Sepanjang belum ada keputusan Mahkamah Konstitusi dari hasil judicial review yang berakibat pada pengoreksian kembali UU, maka penerapan UU yang dimaksud tetap berjalan.
Dari sekian banyak poin yang direvisi, satu di antaranya mengenai syarat pengangkatan (pelantikan) komisioner atau pimpinan KPK seperti yang terdapat dalam pasal 29.
Pada UU lama (yang belum direvisi), tidak ada syarat batas usia para komisioner atau pimpinan KPK, sementara di UU baru (hasil revisi) ada yaitu berusia minimal 50 tahun dan maksimal 65 tahun. Hal itu tercantum pada pasal 29 butir e.

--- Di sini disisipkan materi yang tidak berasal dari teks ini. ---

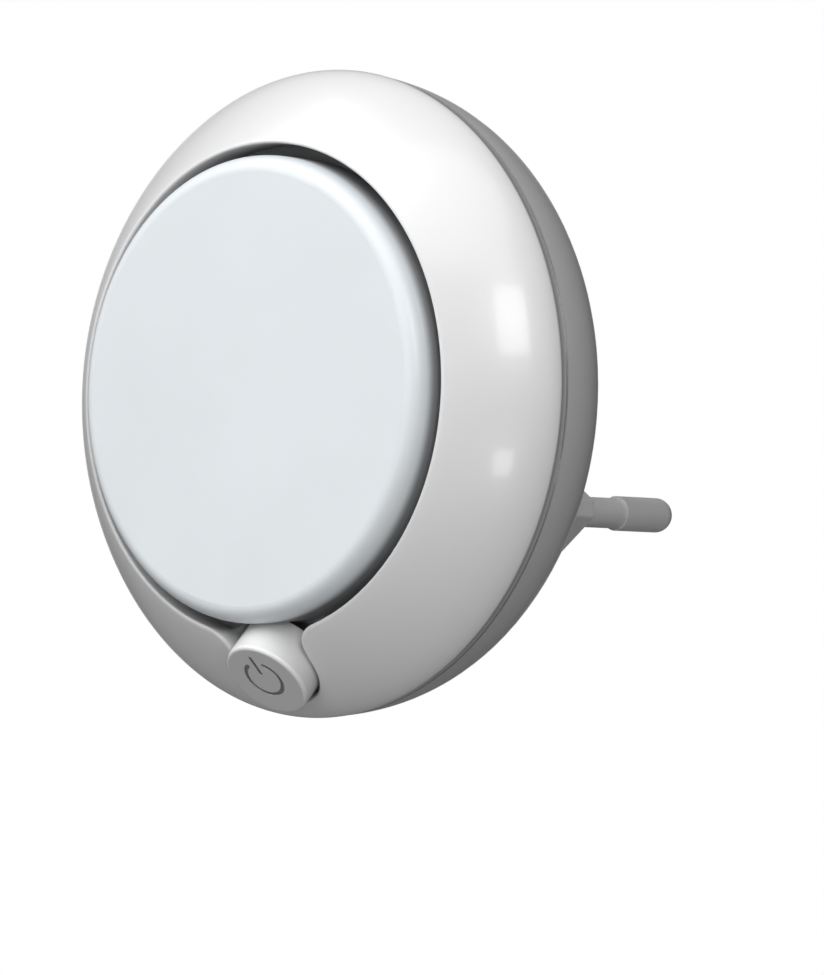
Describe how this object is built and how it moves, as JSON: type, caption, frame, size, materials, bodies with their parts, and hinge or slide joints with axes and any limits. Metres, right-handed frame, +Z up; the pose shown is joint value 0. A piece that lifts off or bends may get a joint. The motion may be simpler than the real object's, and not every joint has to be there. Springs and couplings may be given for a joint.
{
  "type": "plug-in night light",
  "caption": "Round plug-in LED night light with a frosted front panel, a slanted push button and a flat two-pin plug.",
  "frame": {"origin": "centre of the plug's contact face, midway between the pins", "axes": "+Y along the pins into the wall socket, -Y out of the lit front, +Z up, +X to the right seen from the front"},
  "size_m": [0.072, 0.0602, 0.072],
  "materials": {
    "white_case": "smooth gloss white",
    "white_case_rear": "smooth gloss white",
    "frosted_panel": "frosted, slightly blue white",
    "reflector_white": "matt white",
    "white_board": "white solder mask",
    "led_package": "white package",
    "led_phosphor": "yellow phosphor",
    "plug_plastic": "smooth light grey plastic",
    "pin_metal": "nickel-plated brass",
    "sleeve_plastic": "grey insulating sleeve",
    "terminal_brass": "tinned brass strip",
    "mains_board": "green circuit board",
    "capacitor_box": "yellow box capacitor",
    "capacitor_can": "dark sleeve round a metal can",
    "black_chip": "black moulded chip",
    "resistor_body": "blue-grey coated resistor with tinned leads",
    "tinned_metal": "tinned pins",
    "button_white": "satin white",
    "switch_white": "white plunger",
    "spring_steel": "steel wire",
    "wire_insulation": "red insulated wire",
    "screw_steel": "zinc-plated steel"
  },
  "bodies": {
    "lamp": {"front_shell": "white_case", "rear_shell": "white_case_rear", "diffuser": "frosted_panel", "reflector_tray": "reflector_white", "led_board": "white_board", "led_packages": "led_package", "led_phosphors": "led_phosphor", "plug_insert": "plug_plastic", "contact_pin_left": "pin_metal", "contact_pin_right": "pin_metal", "pin_sleeve_left": "sleeve_plastic", "pin_sleeve_right": "sleeve_plastic", "pin_terminal_left": "terminal_brass", "pin_terminal_right": "terminal_brass", "driver_board": "mains_board", "film_capacitor": "capacitor_box", "smoothing_capacitor": "capacitor_can", "bridge_rectifier": "black_chip", "fuse_resistor": "resistor_body", "chip_resistors": "black_chip", "link_header": "black_chip", "link_pins": "tinned_metal", "switch_housing": "black_chip", "switch_spring": "spring_steel", "switch_legs": "tinned_metal", "switch_board": "mains_board", "switch_bracket": "switch_white", "switch_wires": "wire_insulation", "case_screws": "screw_steel", "tray_screws": "screw_steel", "led_board_screws": "screw_steel", "board_screws": "screw_steel"},
    "button": {"button_cap": "button_white", "switch_plunger": "switch_white"}
  },
  "joints": [
    {"name": "button_press", "type": "slide", "parent": "lamp", "child": "button", "axis": [0, 0.7071, 0.7071], "range_m": [0, 0.0012], "stiffness_N_per_m": 1200, "deforming": ["switch_spring"]}
  ]
}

Untuk diketahui, di pasal 29 butir e inilah ditemukan kekeliruan. Entah salah ketik karena terburu-buru, lalai terbaca dengan cermat atau disebabkan faktor lain, pada pasal itu tertulis usia minimal komisioner atau pimpinan KPK yakni 50 tahun, sedangkan keterangannya tertulis "empat puluh tahun" (dalam kurung).
Terkait mana yang benar, angka atau keterangan, belum ada konfirmasi jelas dari pihak pemerintah maupun DPR. Terdapat kekeliruan tapi sudah disahkan, UU tetap berjalan dengan segala kekurangannya.
Menurut hemat penulis, tidak mungkin pemerintah dan DPR otomatis langsung mengubahnya untuk diluruskan. Koreksi terhadap kekeliruan akan turut menjadi bagian dari judicial review.
Lalu siapakah komisioner atau pimpinan KPK terpilih untuk periode 2019-2023 yang terancam gagal dilantik gara-gara kekeliruan tadi?
Dia adalah Dr. Nurul Ghufron, SH, MH, yang saat ini masih menjabat sebagai dosen sekaligus Dekan Fakultas Hukum Universitas Jember. Dia lahir di Sumenep pada 22 September 1974, yang artinya masih berusia 45 tahun.
"Jadi kalau menggunakan perspektif hukum, dia enggak bisa diangkat. Karena untuk diangkat sudah berlaku UU yang baru. Kalau seandainya Ghufron disediakan, ya, melanggar hukum," kata Refly.